Problem details — Return all of the entries exactly, with nothing added or left out.

— begin Records to process —

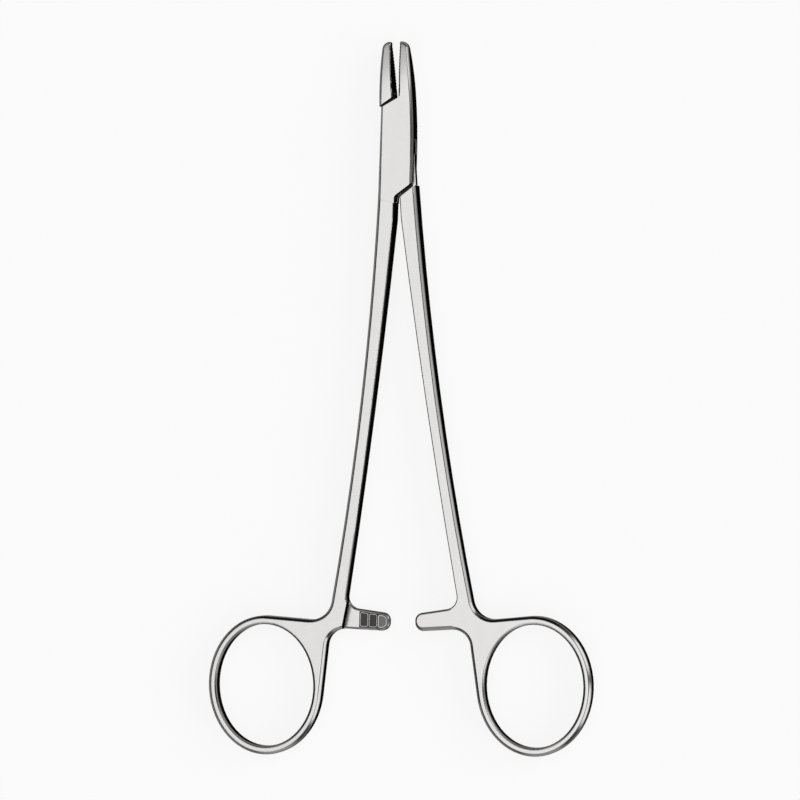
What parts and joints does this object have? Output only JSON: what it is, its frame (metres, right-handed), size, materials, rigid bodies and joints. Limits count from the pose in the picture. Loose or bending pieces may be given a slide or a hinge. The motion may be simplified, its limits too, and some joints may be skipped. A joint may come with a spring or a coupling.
{
  "type": "surgical needle holder",
  "caption": "Slim locking forceps for gripping suture needles, with short serrated jaws, a box-lock pivot, long shanks, a stepped ratchet catch and oval finger rings.",
  "frame": {"origin": "on the pivot axis, at the back face of the box, which is the face that it lies on", "axes": "+X to the right ring, +Y towards the jaw tips, +Z out of the front face, along the pivot axis"},
  "size_m": [0.099, 0.18, 0.0062],
  "materials": {
    "satin_steel": "satin ground and polished stainless steel",
    "pin_steel": "ground flush with the box"
  },
  "bodies": {
    "box_half": {"box_branch": "satin_steel", "pivot_pin": "pin_steel"},
    "inner_half": {"inner_branch": "satin_steel"}
  },
  "joints": [
    {"name": "box_lock", "type": "hinge", "parent": "box_half", "child": "inner_half", "pos_m": [0, 0, 0.0031], "axis": [0, 0, 1], "range_deg": [-5, 37]}
  ]
}
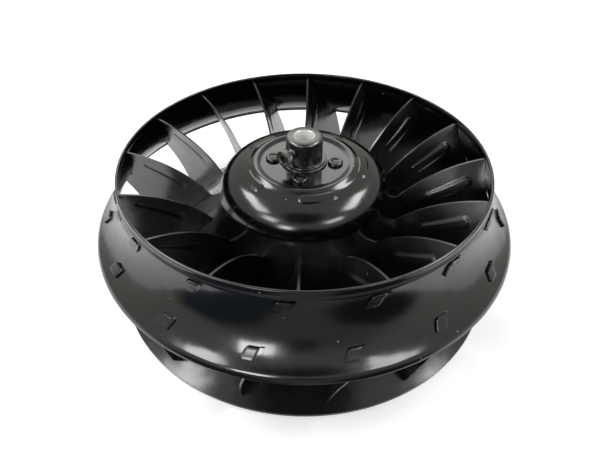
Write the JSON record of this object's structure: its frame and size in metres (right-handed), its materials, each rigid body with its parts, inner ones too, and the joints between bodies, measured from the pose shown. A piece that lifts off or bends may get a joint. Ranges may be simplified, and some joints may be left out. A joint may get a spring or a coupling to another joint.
{
  "type": "fan wheel",
  "caption": "Black pressed-steel mixed-flow blower wheel: flared inlet ring, dished back plate, ribbed curved blades held by folded tabs, riveted steel hub with a radial clamp screw.",
  "frame": {"origin": "on the shaft axis, at the level of the underside of the back plate's outer edge, which the wheel stands on", "axes": "+Z along the shaft axis towards the inlet; +X and +Y as seen from the inlet side, +Y away from the picture's camera"},
  "size_m": [0.345, 0.345, 0.1273],
  "materials": {
    "black_paint": "glossy black paint on pressed steel",
    "hub_steel": "turned steel, black outside with a bright bore",
    "rivet_paint": "steel rivets under the black paint",
    "screw_steel": "blackened alloy steel, worn bright on the edges"
  },
  "bodies": {
    "root": {"front_shroud": "black_paint", "back_plate": "black_paint", "hub": "hub_steel", "hub_rivets": "rivet_paint", "clamp_screw": "screw_steel", "blade_01": "black_paint", "blade_02": "black_paint", "blade_03": "black_paint", "blade_04": "black_paint", "blade_05": "black_paint", "blade_06": "black_paint", "blade_07": "black_paint", "blade_08": "black_paint", "blade_09": "black_paint", "blade_10": "black_paint", "blade_11": "black_paint", "blade_12": "black_paint", "blade_13": "black_paint", "blade_14": "black_paint", "blade_15": "black_paint", "blade_16": "black_paint"}
  },
  "joints": []
}
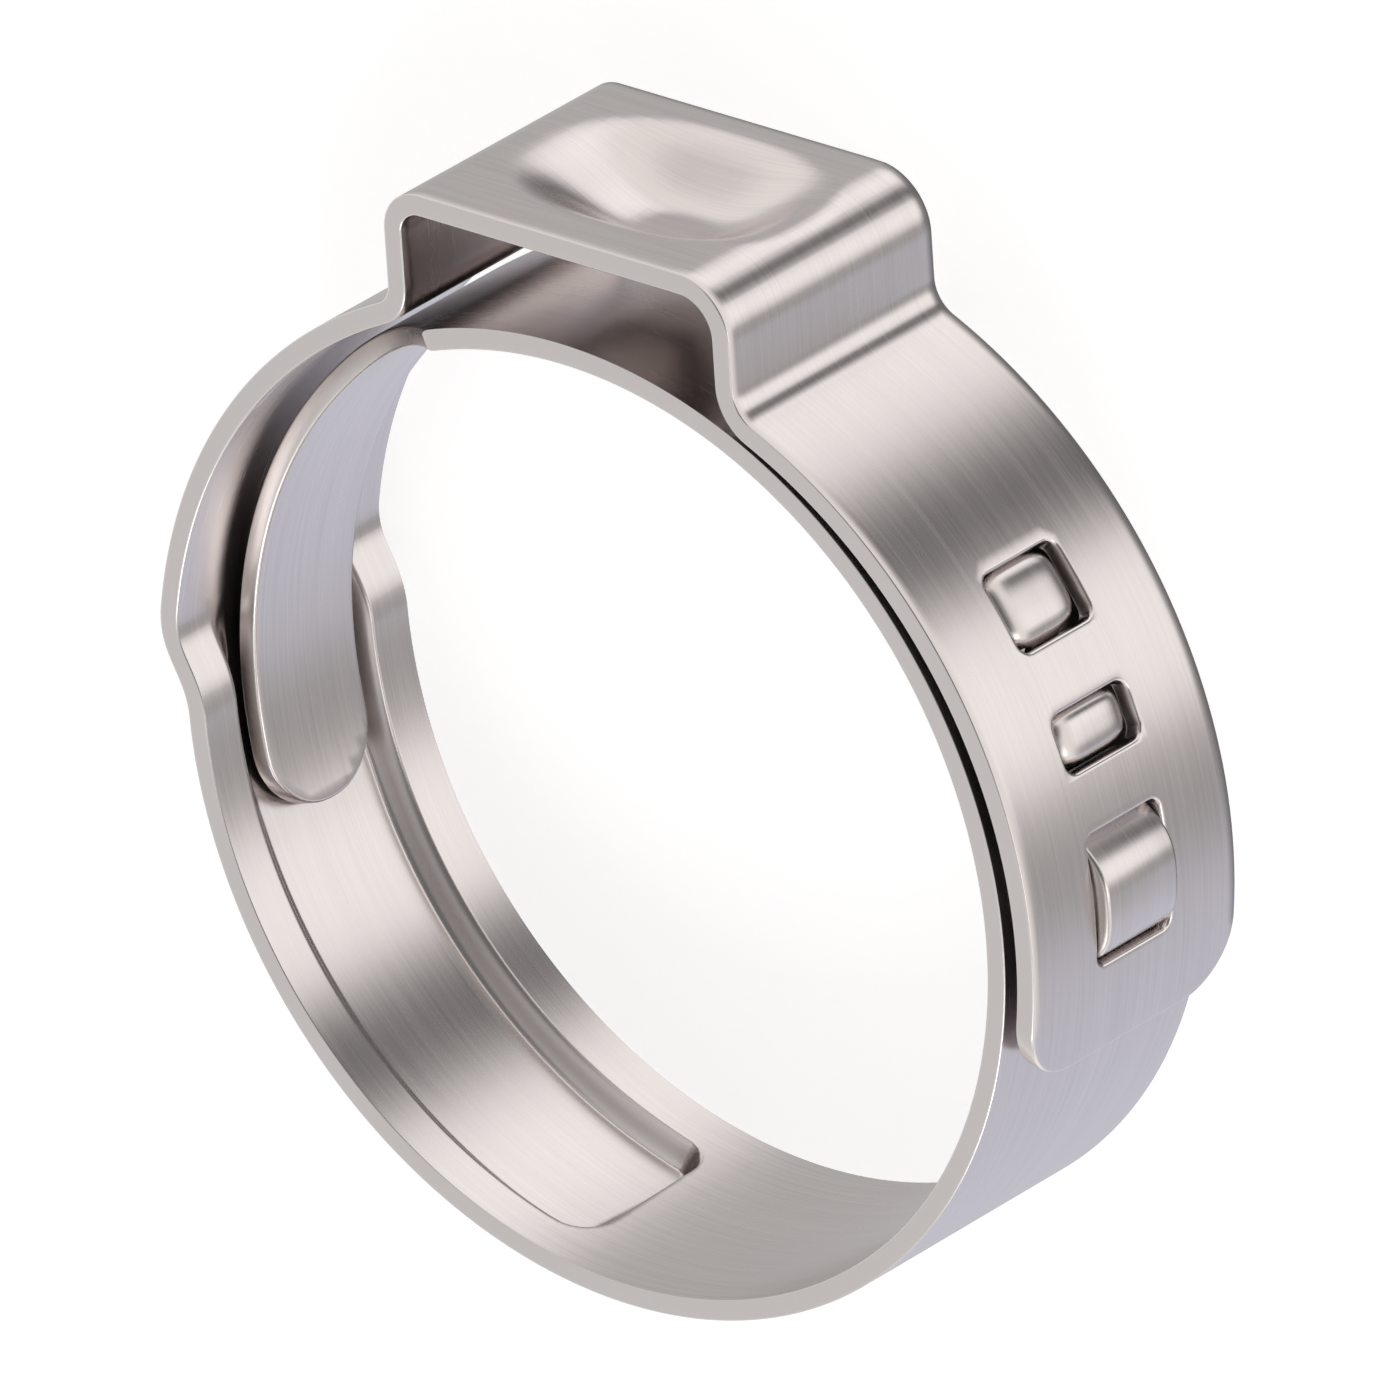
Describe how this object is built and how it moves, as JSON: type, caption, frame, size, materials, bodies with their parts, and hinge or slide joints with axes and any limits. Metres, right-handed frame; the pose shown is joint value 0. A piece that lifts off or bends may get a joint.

— end Records to process —

Task result —
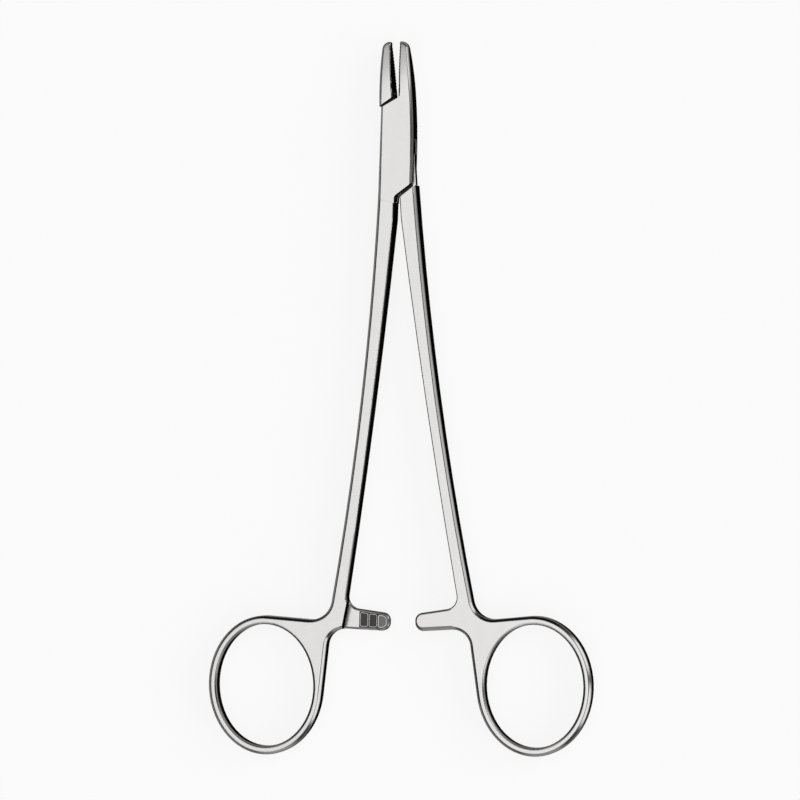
What parts and joints does this object have? Output only JSON: what it is, its frame (metres, right-handed), size, materials, rigid bodies and joints. Limits count from the pose in the picture. Loose or bending pieces may be given a slide or a hinge. The motion may be simplified, its limits too, and some joints may be skipped. A joint may come with a spring or a coupling.
{
  "type": "surgical needle holder",
  "caption": "Slim locking forceps for gripping suture needles, with short serrated jaws, a box-lock pivot, long shanks, a stepped ratchet catch and oval finger rings.",
  "frame": {"origin": "on the pivot axis, at the back face of the box, which is the face that it lies on", "axes": "+X to the right ring, +Y towards the jaw tips, +Z out of the front face, along the pivot axis"},
  "size_m": [0.099, 0.18, 0.0062],
  "materials": {
    "satin_steel": "satin ground and polished stainless steel",
    "pin_steel": "ground flush with the box"
  },
  "bodies": {
    "box_half": {"box_branch": "satin_steel", "pivot_pin": "pin_steel"},
    "inner_half": {"inner_branch": "satin_steel"}
  },
  "joints": [
    {"name": "box_lock", "type": "hinge", "parent": "box_half", "child": "inner_half", "pos_m": [0, 0, 0.0031], "axis": [0, 0, 1], "range_deg": [-5, 37]}
  ]
}
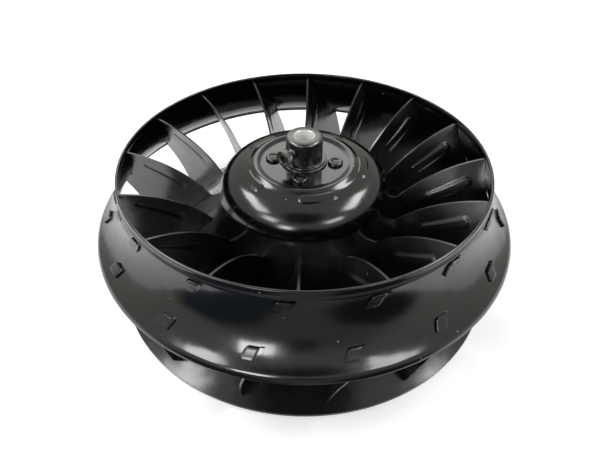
Write the JSON record of this object's structure: its frame and size in metres (right-handed), its materials, each rigid body with its parts, inner ones too, and the joints between bodies, measured from the pose shown. A piece that lifts off or bends may get a joint. Ranges may be simplified, and some joints may be left out. A joint may get a spring or a coupling to another joint.
{
  "type": "fan wheel",
  "caption": "Black pressed-steel mixed-flow blower wheel: flared inlet ring, dished back plate, ribbed curved blades held by folded tabs, riveted steel hub with a radial clamp screw.",
  "frame": {"origin": "on the shaft axis, at the level of the underside of the back plate's outer edge, which the wheel stands on", "axes": "+Z along the shaft axis towards the inlet; +X and +Y as seen from the inlet side, +Y away from the picture's camera"},
  "size_m": [0.345, 0.345, 0.1273],
  "materials": {
    "black_paint": "glossy black paint on pressed steel",
    "hub_steel": "turned steel, black outside with a bright bore",
    "rivet_paint": "steel rivets under the black paint",
    "screw_steel": "blackened alloy steel, worn bright on the edges"
  },
  "bodies": {
    "root": {"front_shroud": "black_paint", "back_plate": "black_paint", "hub": "hub_steel", "hub_rivets": "rivet_paint", "clamp_screw": "screw_steel", "blade_01": "black_paint", "blade_02": "black_paint", "blade_03": "black_paint", "blade_04": "black_paint", "blade_05": "black_paint", "blade_06": "black_paint", "blade_07": "black_paint", "blade_08": "black_paint", "blade_09": "black_paint", "blade_10": "black_paint", "blade_11": "black_paint", "blade_12": "black_paint", "blade_13": "black_paint", "blade_14": "black_paint", "blade_15": "black_paint", "blade_16": "black_paint"}
  },
  "joints": []
}
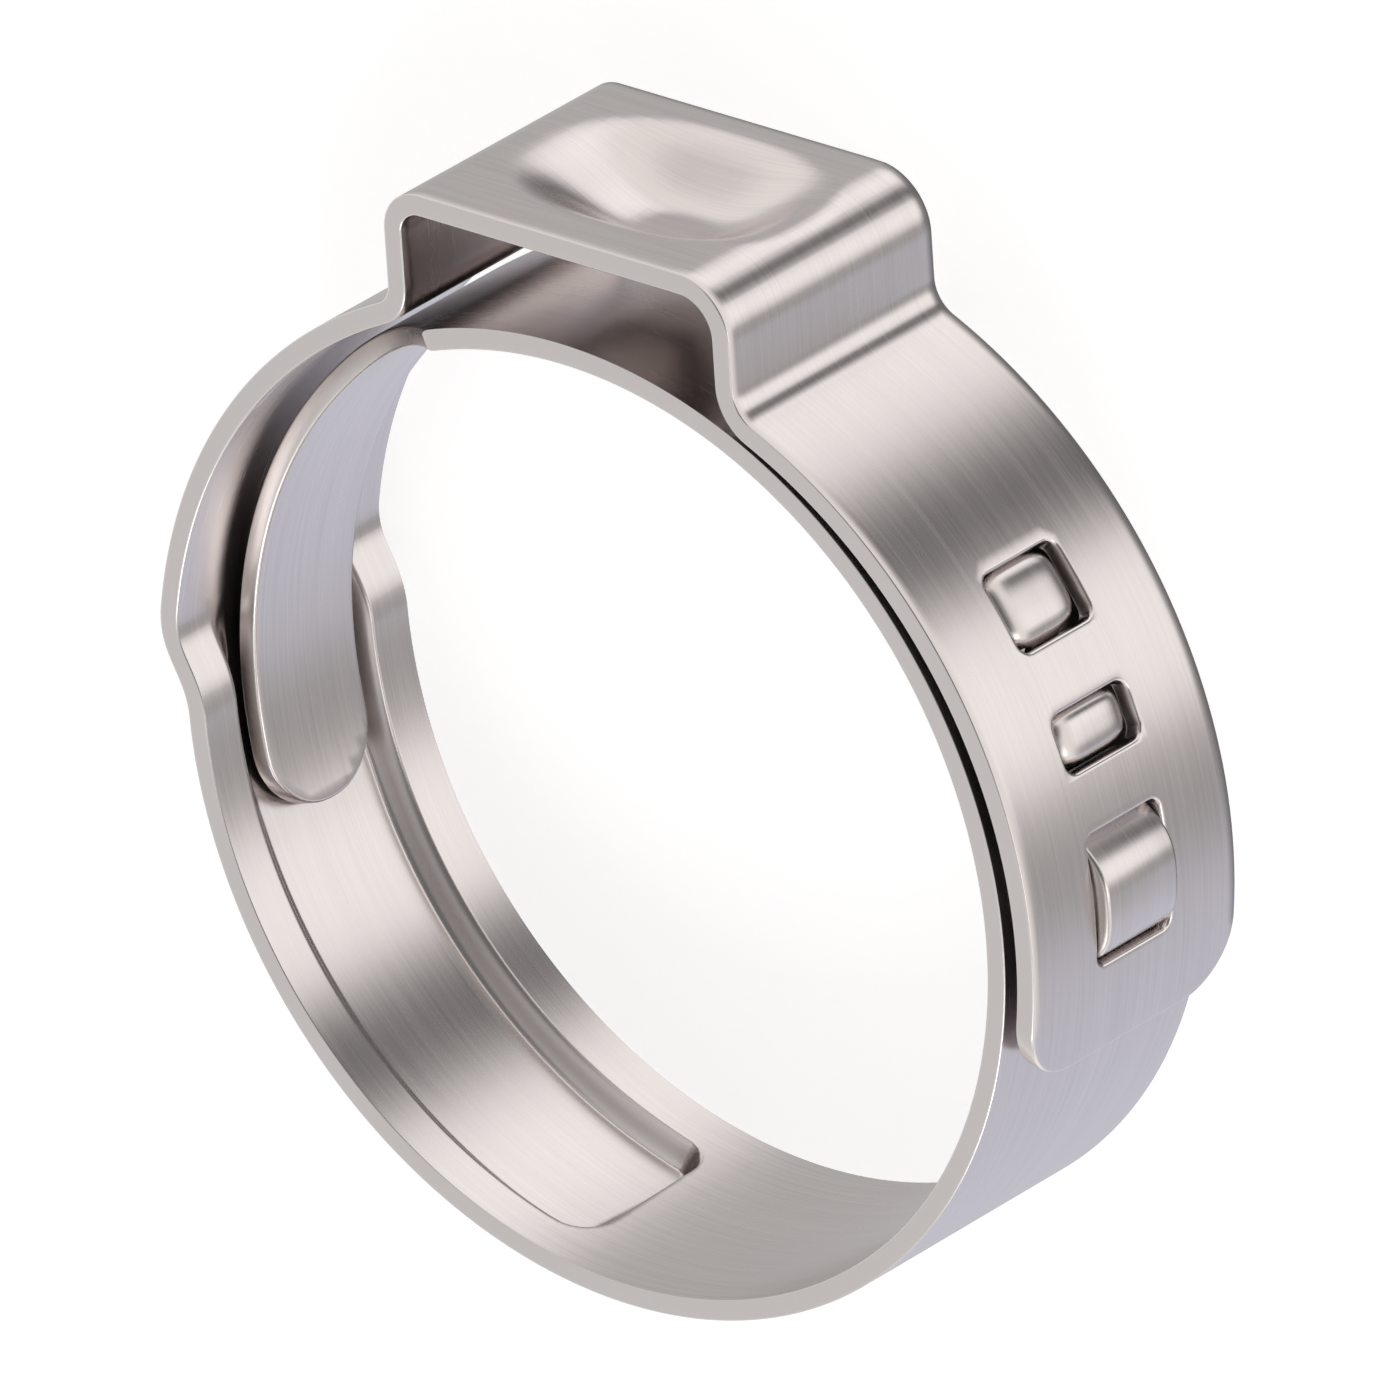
Describe how this object is built and how it moves, as JSON: type, caption, frame, size, materials, bodies with their parts, and hinge or slide joints with axes and any limits. Metres, right-handed frame; the pose shown is joint value 0. A piece that lifts off or bends may get a joint.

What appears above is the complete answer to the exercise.